Source data:
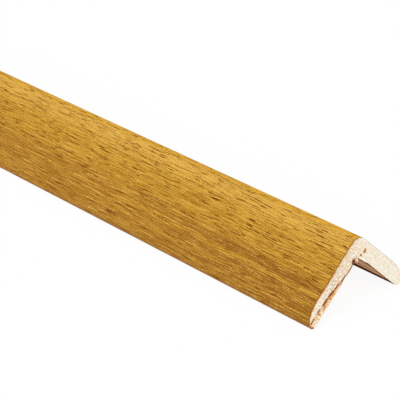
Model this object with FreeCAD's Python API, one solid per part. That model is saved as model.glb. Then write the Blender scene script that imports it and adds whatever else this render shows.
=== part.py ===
"""Corner guard moulding: an L section of pale wood, veneered over its two outer faces.

All sizes are in millimetres. X runs along the length and Z is up. The moulding lies as it
rests unheld on a floor, like a ridge tile: on both free edges, with its outer corner up and
its long leg towards -Y. The origin is at the middle of its footprint, on the floor.

The section is drawn from the sharp corner where the planes of the two outer faces meet. A
point of a leg is given by its distance along the leg from that corner, and by its depth
below the leg's outer face.
"""
import FreeCAD
import Part

import math
import os

# The stock
LENGTH = 1200.0
LONG_LEG = 30.0
SHORT_LEG = 25.0
THICKNESS = 5.0
VENEER_THICKNESS = 0.5

# The outer corner, measured over the veneer
CORNER_RADIUS = 3.4

# The free edge of each leg: a long easing, a tighter nose, then the eased arris at the back
EASING_LENGTH = 6.5
NOSE_RADIUS = 2.4
ARRIS_RADIUS = 1.0

# The veneer stops where the arris starts, so that the bare arris stands on the floor
VENEER_STOP_DEPTH = THICKNESS - ARRIS_RADIUS

# The easing's radius makes it tangent both to the outer face and to the nose
EASING_RADIUS = (
    (EASING_LENGTH**2 + VENEER_STOP_DEPTH**2 - 2 * EASING_LENGTH * NOSE_RADIUS)
    / (2 * (VENEER_STOP_DEPTH - NOSE_RADIUS))
)
EASING_END_ANGLE = math.degrees(
    math.atan2(EASING_RADIUS - VENEER_STOP_DEPTH, EASING_LENGTH - NOSE_RADIUS)
)

# Both arrises touch the floor at this slope of the short leg
REST_SLOPE = math.atan2(LONG_LEG - THICKNESS, SHORT_LEG - THICKNESS)

LEG_LENGTHS = {"long": LONG_LEG, "short": SHORT_LEG}


def leg_point(leg, along, depth):
    """Point of the section, in the plane of the far end, turned to the resting slope."""
    on_long, on_short = (along, depth) if leg == "long" else (depth, along)
    across = on_short * math.cos(REST_SLOPE) - on_long * math.sin(REST_SLOPE)
    up = -on_short * math.sin(REST_SLOPE) - on_long * math.cos(REST_SLOPE)
    return FreeCAD.Vector(-LENGTH / 2, across, up)


def line(start, end):
    """Straight edge between two points."""
    return Part.makeLine(start, end)


def leg_arc(leg, along, depth, radius, start, end):
    """Arc about a centre on a leg, between two angles in degrees.

    An angle is measured from the leg's own direction, towards its inner face.
    """
    points = []
    for angle in (start, (start + end) / 2, end):
        turn = math.radians(angle)
        points.append(
            leg_point(leg, along + radius * math.cos(turn), depth + radius * math.sin(turn))
        )
    return Part.Arc(*points).toShape()


def free_edge(leg, setback):
    """Nose and easing of a leg's free edge, from the veneer's stop to the outer face."""
    reach = LEG_LENGTHS[leg]
    nose = leg_arc(
        leg, reach - NOSE_RADIUS, VENEER_STOP_DEPTH, NOSE_RADIUS - setback, 0, -EASING_END_ANGLE
    )
    easing = leg_arc(
        leg, reach - EASING_LENGTH, EASING_RADIUS, EASING_RADIUS - setback, -EASING_END_ANGLE, -90
    )
    return [nose, easing]


def wrapped_line(setback):
    """The line that the veneer follows, from one free edge round the corner to the other.

    With no setback it is the veneer's outside. Set back by the veneer's thickness it is the
    core's, at an even distance below.
    """
    long_face = line(
        leg_point("long", LONG_LEG - EASING_LENGTH, setback),
        leg_point("long", CORNER_RADIUS, setback),
    )
    corner = leg_arc(
        "long", CORNER_RADIUS, CORNER_RADIUS, CORNER_RADIUS - setback, -90, -180
    )
    short_face = line(
        leg_point("short", CORNER_RADIUS, setback),
        leg_point("short", SHORT_LEG - EASING_LENGTH, setback),
    )
    short_edge = list(reversed(free_edge("short", setback)))
    return free_edge("long", setback) + [long_face, corner, short_face] + short_edge


def veneer_stop(leg):
    """Short edge across the veneer's thickness, where it ends at the arris."""
    reach = LEG_LENGTHS[leg]
    return line(
        leg_point(leg, reach, VENEER_STOP_DEPTH),
        leg_point(leg, reach - VENEER_THICKNESS, VENEER_STOP_DEPTH),
    )


def bare_back(leg):
    """Arris and flat inner face of a leg, from the veneer's stop to the inner corner."""
    reach = LEG_LENGTHS[leg]
    arris = leg_arc(leg, reach - ARRIS_RADIUS, THICKNESS - ARRIS_RADIUS, ARRIS_RADIUS, 0, 90)
    inner_face = line(
        leg_point(leg, reach - ARRIS_RADIUS, THICKNESS),
        leg_point(leg, THICKNESS, THICKNESS),
    )
    return [arris, inner_face]


def stock(edges):
    """Solid run of the closed section that these edges bound, over the whole length."""
    outline = Part.Wire(Part.__sortEdges__(edges))
    return Part.Face(outline).extrude(FreeCAD.Vector(LENGTH, 0, 0))


def make_core():
    """Pale wood angle, with its wrapped side lowered to take the veneer flush."""
    ends = [veneer_stop("long"), veneer_stop("short")]
    backs = bare_back("long") + bare_back("short")
    return stock(wrapped_line(VENEER_THICKNESS) + ends + backs)


def make_veneer():
    """Sheet of even thickness, bent round the corner and both free edges."""
    ends = [veneer_stop("long"), veneer_stop("short")]
    return stock(wrapped_line(0) + ends + wrapped_line(VENEER_THICKNESS))


def set_on_floor(shapes):
    """Bring the whole to its origin: the lowest line on the floor, centred across."""
    box = Part.makeCompound(shapes).optimalBoundingBox(False, False)
    for shape in shapes:
        shape.translate(FreeCAD.Vector(0, -box.Center.y, -box.ZMin))


pieces = {"core": make_core(), "veneer": make_veneer()}
set_on_floor(list(pieces.values()))

os.makedirs("parts", exist_ok=True)
for node, piece in pieces.items():
    piece.exportStep(f"parts/{node}.step")
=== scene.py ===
"""Corner guard moulding: the finish of one veneered length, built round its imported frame.

All sizes are in metres. X runs along the length, with the freshly sawn end at +X. A point of
the section is given on a leg: its distance along the leg from the sharp outer corner, and
its depth below the leg's outer face. In arrays of section points the first column is the
distance along the long leg and the second the distance along the short leg.
"""

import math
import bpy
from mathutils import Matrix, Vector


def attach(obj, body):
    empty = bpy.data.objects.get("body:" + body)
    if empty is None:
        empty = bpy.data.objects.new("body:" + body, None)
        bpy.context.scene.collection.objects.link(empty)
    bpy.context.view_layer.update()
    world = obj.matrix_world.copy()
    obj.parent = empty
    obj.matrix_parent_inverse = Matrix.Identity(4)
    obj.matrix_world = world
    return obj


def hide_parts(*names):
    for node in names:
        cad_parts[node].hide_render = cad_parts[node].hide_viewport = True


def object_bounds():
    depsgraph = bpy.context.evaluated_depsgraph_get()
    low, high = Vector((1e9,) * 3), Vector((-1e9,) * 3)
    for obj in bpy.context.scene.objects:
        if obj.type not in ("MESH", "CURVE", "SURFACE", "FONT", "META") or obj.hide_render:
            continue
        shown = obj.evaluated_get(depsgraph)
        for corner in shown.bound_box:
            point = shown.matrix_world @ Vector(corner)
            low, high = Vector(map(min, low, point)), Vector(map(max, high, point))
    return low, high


bl_info = {
    "name": "Corner guard moulding",
    "version": (1, 0, 0),
    "blender": (4, 5, 0),
    "location": "3D View > Sidebar > Corner guard",
    "description": "Veneered wooden corner guard with a sawn end, on a pale floor",
    "category": "Add Mesh",
}

import bmesh
import bpy
import numpy as np
from bpy.props import FloatProperty, FloatVectorProperty, IntProperty, PointerProperty
from bpy.types import NodeSocket, Operator, Panel, PropertyGroup
from mathutils import Matrix, Vector

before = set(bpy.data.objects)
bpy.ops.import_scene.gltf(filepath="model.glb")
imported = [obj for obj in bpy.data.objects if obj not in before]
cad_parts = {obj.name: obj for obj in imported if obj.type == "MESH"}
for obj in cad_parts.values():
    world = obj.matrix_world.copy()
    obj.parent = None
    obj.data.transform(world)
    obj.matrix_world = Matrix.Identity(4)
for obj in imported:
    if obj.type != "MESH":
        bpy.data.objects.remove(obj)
CAD_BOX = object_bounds()

# Length of the moulding, from the frame
FAR_END, NEAR_END = CAD_BOX[0][0], CAD_BOX[1][0]

# Size of the repeating table of random heights
NOISE_TILE = 64

# Points closer than this are one point
WELD_DISTANCE = 2e-6


# Settings

def metres(name, default, description):
    """Setting that is a length."""
    return FloatProperty(name=name, description=description, default=default, unit="LENGTH")


def degrees(name, default, description):
    """Setting that is an angle, with its default in degrees."""
    return FloatProperty(name=name, description=description, default=math.radians(default),
                         subtype="ANGLE")


def amount(name, default, description, **limits):
    """Setting that is a plain number."""
    return FloatProperty(name=name, description=description, default=default, **limits)


def tint(name, default, description):
    """Setting that is a colour."""
    return FloatVectorProperty(name=name, description=description, default=default,
                               subtype="COLOR", size=3, min=0, max=1)


class SectionSizes(PropertyGroup):
    """Sizes of the moulding's section, as in the part"""

    long_leg: metres("Long leg", 0.030, "Outside width of the long leg")
    short_leg: metres("Short leg", 0.025, "Outside width of the short leg")
    thickness: metres("Thickness", 0.005, "Thickness of both legs, veneer included")
    veneer: metres("Veneer", 0.0005, "Thickness of the veneer")
    corner_radius: metres("Corner radius", 0.0034, "Radius of the outer corner, over the veneer")
    easing: metres("Easing length", 0.0065, "How far a free edge's rounding reaches up its leg")
    nose_radius: metres("Nose radius", 0.0024, "Radius at the tip of a free edge")
    arris_radius: metres("Arris radius", 0.0010, "Radius of the eased arris at the back")
    step: metres("Mesh step", 0.00012, "Distance between points round the section")


class SawnEnd(PropertyGroup):
    """How the near end was sawn and torn"""

    tear_start: metres("Tear start", 0.0102, "Distance along the long leg where the tear begins")
    tear_width_tip: metres("Tear width at tip", 0.0018, "Width of the torn band at the free edge")
    tear_depth: metres("Tear depth", 0.00016, "How far the torn band lies behind the sawn face")
    crevice_depth: metres("Crevice depth", 0.0003, "Depth of the crack along the band's front")
    crevice_width: metres("Crevice width", 0.00042, "Half width of that crack")
    jaggedness: metres("Jaggedness", 0.00018, "How far the torn front wanders to either side")
    stain_width: metres("Stain width", 0.0050, "How far the finish crept over the back")
    roughness: metres("Saw roughness", 0.00003, "Height of the saw's marks on the end")
    fibres: IntProperty(name="Loose fibres", description="Number of loose fibres in the torn band",
                        default=150, min=0)
    seed: IntProperty(name="Seed", description="Start of the random draws", default=7)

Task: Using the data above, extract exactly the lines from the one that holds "obj.matrix_world = world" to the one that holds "low, high = Vector((1e9,)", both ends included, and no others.

Solution to the exercise:
    obj.matrix_world = world
    return obj


def hide_parts(*names):
    for node in names:
        cad_parts[node].hide_render = cad_parts[node].hide_viewport = True


def object_bounds():
    depsgraph = bpy.context.evaluated_depsgraph_get()
    low, high = Vector((1e9,) * 3), Vector((-1e9,) * 3)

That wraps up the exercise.